* **Written problem**:
Please copy all the lines that follow, word for word.

* **Stored data**:
>>>
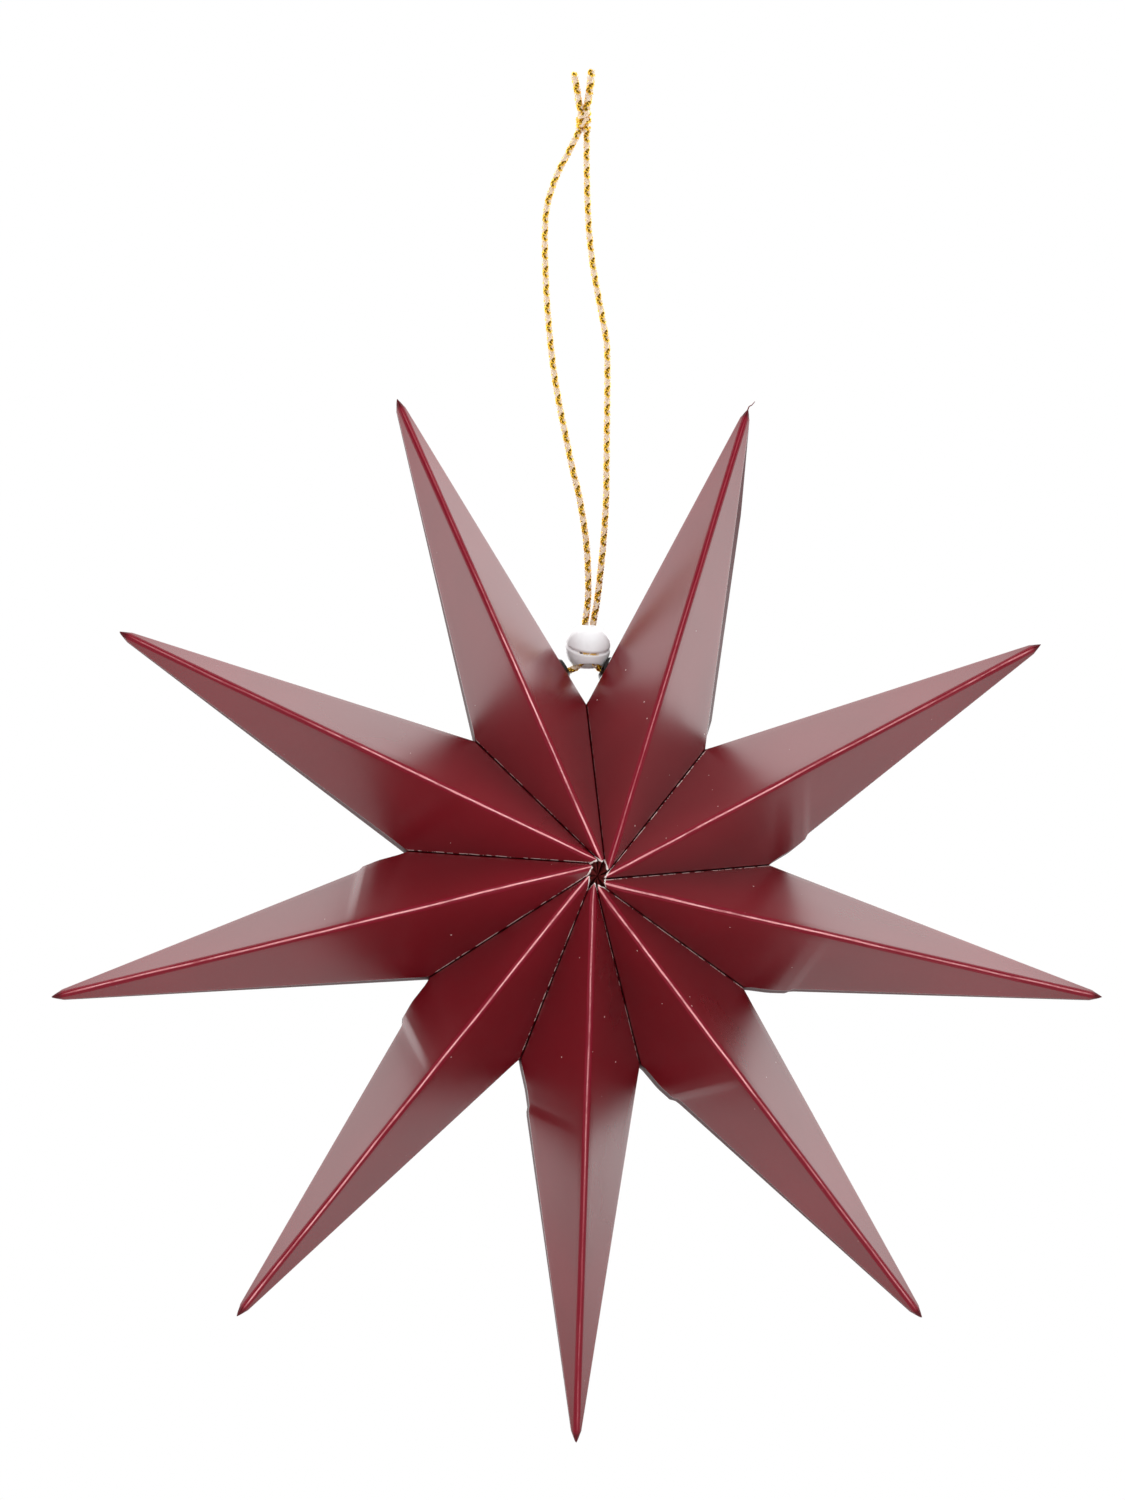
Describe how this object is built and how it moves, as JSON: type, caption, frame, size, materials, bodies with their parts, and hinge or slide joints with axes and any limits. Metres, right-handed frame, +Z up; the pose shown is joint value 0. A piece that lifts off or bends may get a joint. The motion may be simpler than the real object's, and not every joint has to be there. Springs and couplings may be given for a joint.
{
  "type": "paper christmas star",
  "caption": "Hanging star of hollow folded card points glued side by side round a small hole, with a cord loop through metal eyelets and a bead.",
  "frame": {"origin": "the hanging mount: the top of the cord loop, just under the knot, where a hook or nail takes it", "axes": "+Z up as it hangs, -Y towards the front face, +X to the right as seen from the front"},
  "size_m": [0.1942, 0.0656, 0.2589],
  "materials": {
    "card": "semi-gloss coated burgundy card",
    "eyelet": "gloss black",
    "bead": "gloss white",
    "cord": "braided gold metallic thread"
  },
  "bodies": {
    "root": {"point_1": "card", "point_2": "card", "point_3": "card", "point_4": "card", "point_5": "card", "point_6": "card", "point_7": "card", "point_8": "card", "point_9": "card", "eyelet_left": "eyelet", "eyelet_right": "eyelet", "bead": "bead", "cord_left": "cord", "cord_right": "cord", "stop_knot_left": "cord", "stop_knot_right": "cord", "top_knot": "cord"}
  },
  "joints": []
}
<<<
* **Complete output**:
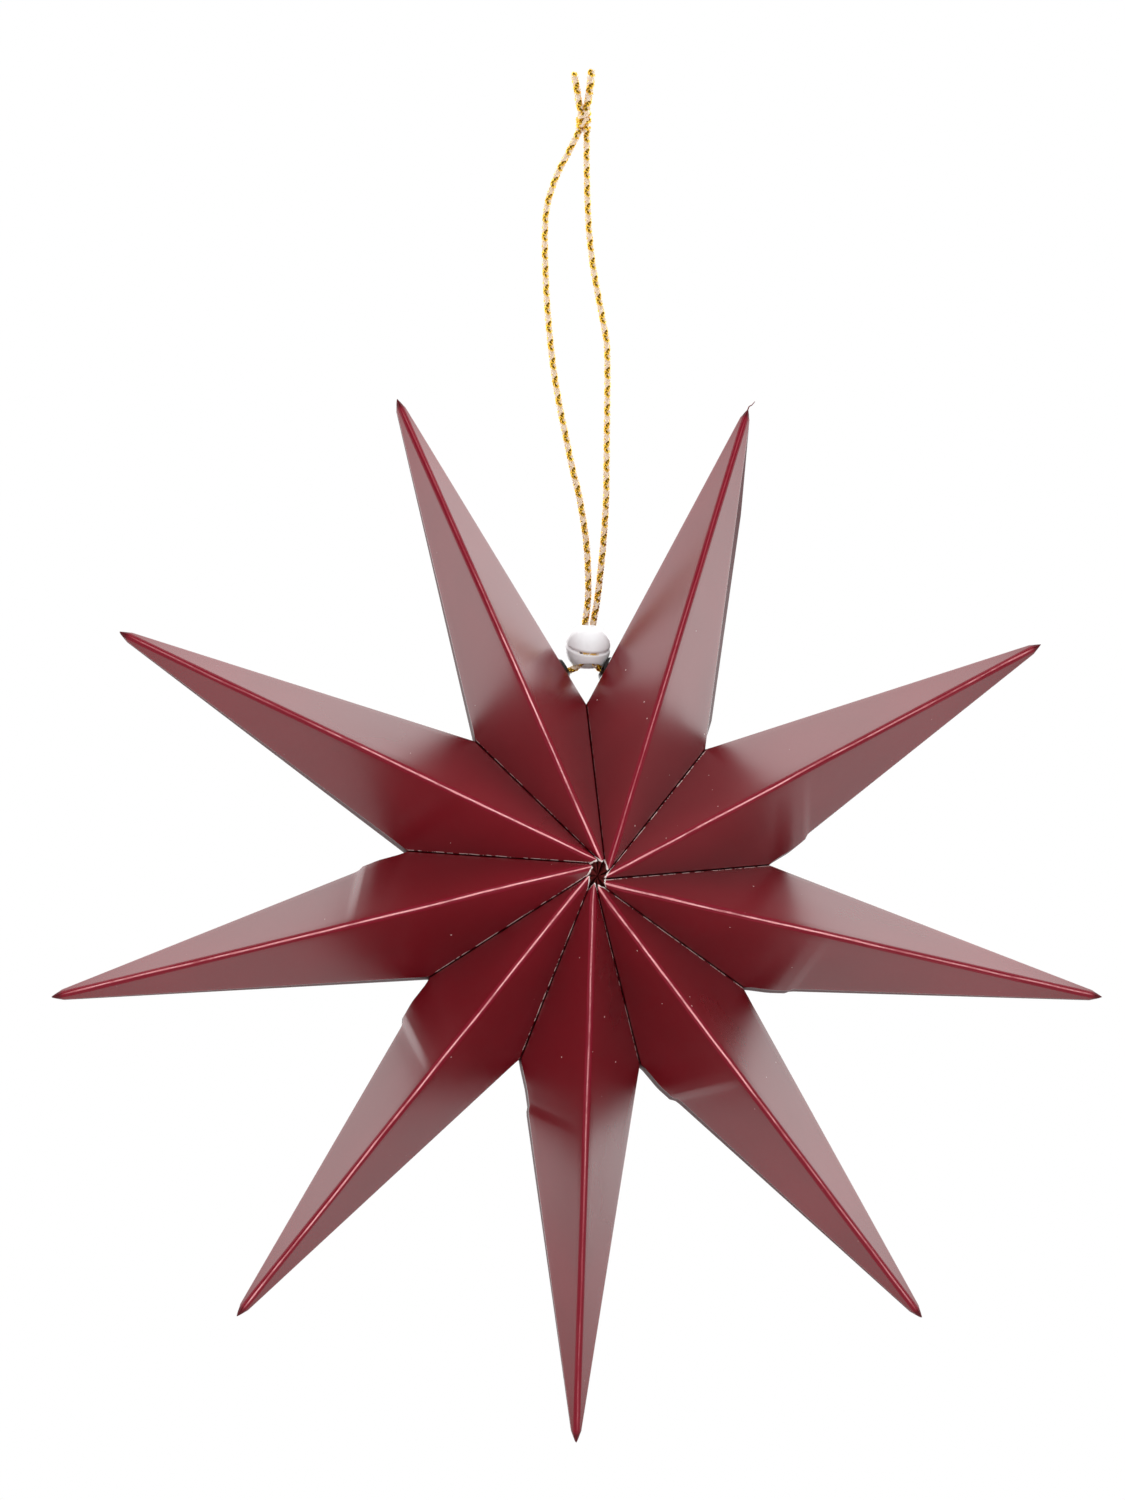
Describe how this object is built and how it moves, as JSON: type, caption, frame, size, materials, bodies with their parts, and hinge or slide joints with axes and any limits. Metres, right-handed frame, +Z up; the pose shown is joint value 0. A piece that lifts off or bends may get a joint. The motion may be simpler than the real object's, and not every joint has to be there. Springs and couplings may be given for a joint.
{
  "type": "paper christmas star",
  "caption": "Hanging star of hollow folded card points glued side by side round a small hole, with a cord loop through metal eyelets and a bead.",
  "frame": {"origin": "the hanging mount: the top of the cord loop, just under the knot, where a hook or nail takes it", "axes": "+Z up as it hangs, -Y towards the front face, +X to the right as seen from the front"},
  "size_m": [0.1942, 0.0656, 0.2589],
  "materials": {
    "card": "semi-gloss coated burgundy card",
    "eyelet": "gloss black",
    "bead": "gloss white",
    "cord": "braided gold metallic thread"
  },
  "bodies": {
    "root": {"point_1": "card", "point_2": "card", "point_3": "card", "point_4": "card", "point_5": "card", "point_6": "card", "point_7": "card", "point_8": "card", "point_9": "card", "eyelet_left": "eyelet", "eyelet_right": "eyelet", "bead": "bead", "cord_left": "cord", "cord_right": "cord", "stop_knot_left": "cord", "stop_knot_right": "cord", "top_knot": "cord"}
  },
  "joints": []
}